- Charles William Oatley (1904-1996)
- Born: 14 February 1904 Frome, Somerset, England
- Died: 11 March 1996 (aged 92)
- Education: St. John's College, Cambridge
- Known for: Scanning electron microscope
- Awards: Duddell Medal (1969) Royal Medal (1969) Faraday Medal (1970) Mullard Award (1973) Potts Medal (1989)
- Scientific career
- Fields: Physics Electrical engineering
- Workplaces: Radio Accessories English Electric Valve Company King's College London ADRDE University of Cambridge
- Academic advisors: Edward Victor Appleton
- Doctoral students: Haroon Ahmed Alec Broers Thomas Everhart Colin J. R. Sheppard

= Charles Oatley =

British physicist and electrical engineer

Sir Charles William Oatley (14 February 1904 – 11 March 1996) was Professor of Electrical Engineering, University of Cambridge, 1960–1971, and developer of one of the first commercial scanning electron microscopes. He was also a founder member of the Royal Academy of Engineering.

==Biography==
He was born in Frome on Valentine's Day, 14 February 1904. A plaque has been placed on the house at the junction of Badcox Parade and Catherine Hill.

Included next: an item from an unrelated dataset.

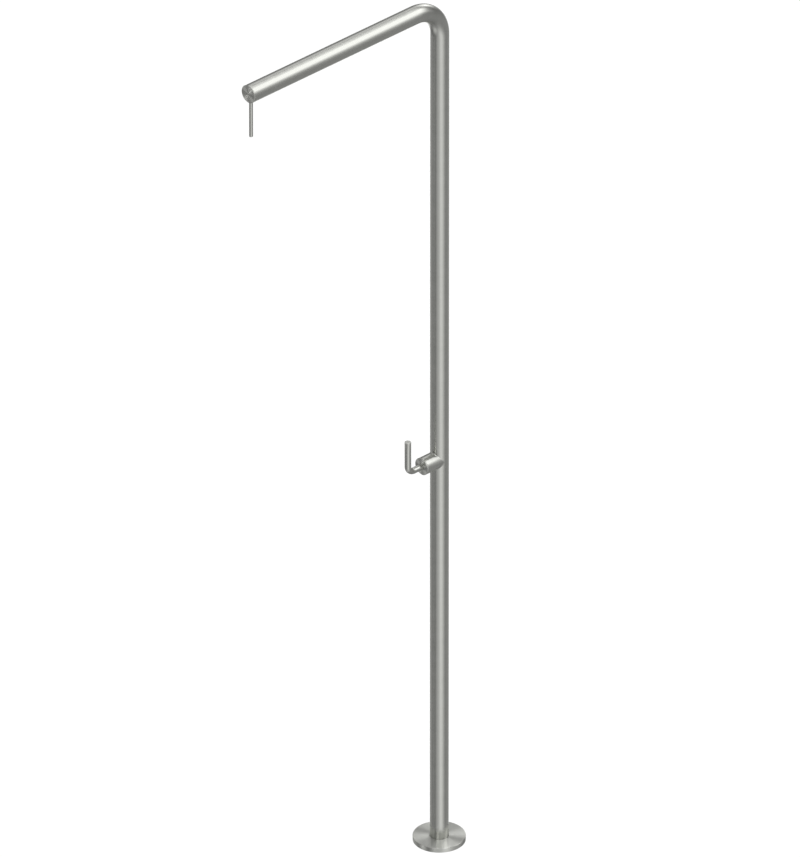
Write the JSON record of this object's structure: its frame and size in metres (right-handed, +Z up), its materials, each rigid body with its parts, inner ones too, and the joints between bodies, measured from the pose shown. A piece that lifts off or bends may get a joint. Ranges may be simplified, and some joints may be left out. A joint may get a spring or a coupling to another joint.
{
  "type": "outdoor shower post",
  "caption": "Standing round-tube outdoor shower: a post bent over into a level arm with a thin water outlet, a lever valve at hand height and a round floor flange.",
  "frame": {"origin": "on the floor, under the centre of the post, which is the centre of the floor bolts", "axes": "+Z up along the post, -Y along the arm towards the user, +X to the user's right as they face the post"},
  "size_m": [0.12, 0.642, 2.2],
  "materials": {
    "brushed_tube": "stainless steel tube, satin brushed round the tube",
    "brushed_rod": "stainless steel rod and thin tube, satin brushed",
    "turned_steel": "stainless steel, turned, with fine rings round the centre",
    "plain_steel": "stainless steel, as cut or pressed",
    "spring_steel": "spring steel, oiled",
    "brass": "machined",
    "black_rubber": "moulded",
    "hose_rubber": "braided hose, plain here",
    "black_polymer": "turned bearing polymer",
    "ceramic": "lapped ceramic"
  },
  "bodies": {
    "post": {"post_tube": "brushed_tube", "base_plate": "plain_steel", "floor_gasket": "black_rubber", "inlet_union": "brass", "union_retaining_ring": "spring_steel", "inlet_filter_washer": "black_rubber", "supply_hose": "hose_rubber", "supply_lower_washer": "black_rubber", "supply_lower_tail": "brass", "supply_lower_nut": "brass", "supply_lower_ferrule": "plain_steel", "supply_upper_tail": "brass", "supply_upper_ferrule": "plain_steel", "valve_body": "brass", "valve_sleeve": "brushed_tube", "saddle_ring": "black_polymer", "valve_cover": "turned_steel", "valve_cover_o_ring": "black_rubber", "headwork_body": "brass", "headwork_body_o_ring": "black_rubber", "headwork_seat_seal": "black_rubber", "ceramic_disc_fixed": "ceramic", "headwork_slip_ring": "black_polymer", "lever_bush": "black_polymer", "riser_hose": "hose_rubber", "riser_lower_tail": "brass", "riser_lower_ferrule": "plain_steel", "riser_upper_washer": "black_rubber", "riser_upper_tail": "brass", "riser_upper_nut": "brass", "riser_upper_ferrule": "plain_steel", "outlet_plug": "turned_steel", "outlet_plug_o_ring": "black_rubber", "outlet_tube": "brushed_rod", "outlet_tube_o_ring": "black_rubber"},
    "lever_and_spindle": {"lever": "brushed_rod", "lever_set_screw": "spring_steel", "headwork_spindle": "brass", "spindle_o_rings": "black_rubber", "spindle_circlip": "spring_steel", "ceramic_disc_rotating": "ceramic"},
    "flange_cover": {"flange_cover": "turned_steel", "flange_cover_o_ring": "black_rubber"}
  },
  "joints": [
    {"name": "lever_turn", "type": "hinge", "parent": "post", "child": "lever_and_spindle", "pos_m": [0, -0.0555, 1], "axis": [0, -1, 0], "range_deg": [0, 90]},
    {"name": "flange_cover_lift", "type": "slide", "parent": "post", "child": "flange_cover", "axis": [0, 0, 1], "range_m": [0, 0.965]}
  ]
}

He was educated at Bedford Modern School and St. John's College, Cambridge. He lectured at King's College London for 12 years, until the war. He was a director of the English Electric Valve Company from 1966 to 1985. In 1969, he was elected to the Royal Society.

Oatley also received an Honorary Doctorate from Heriot-Watt University in 1974. In that same year, he was knighted.

He received an Honorary Degree (Doctor of Science) from the University of Bath in 1977.
He retired from the English Electric Valve Company in 1985.

He was awarded the Howard N. Potts Medal in 1989. He died on 11 March 1996.

==Graduate students==
Oatley and the graduate students he supervised made substantial contributions, particularly to the development of the scanning electron microscope (SEM).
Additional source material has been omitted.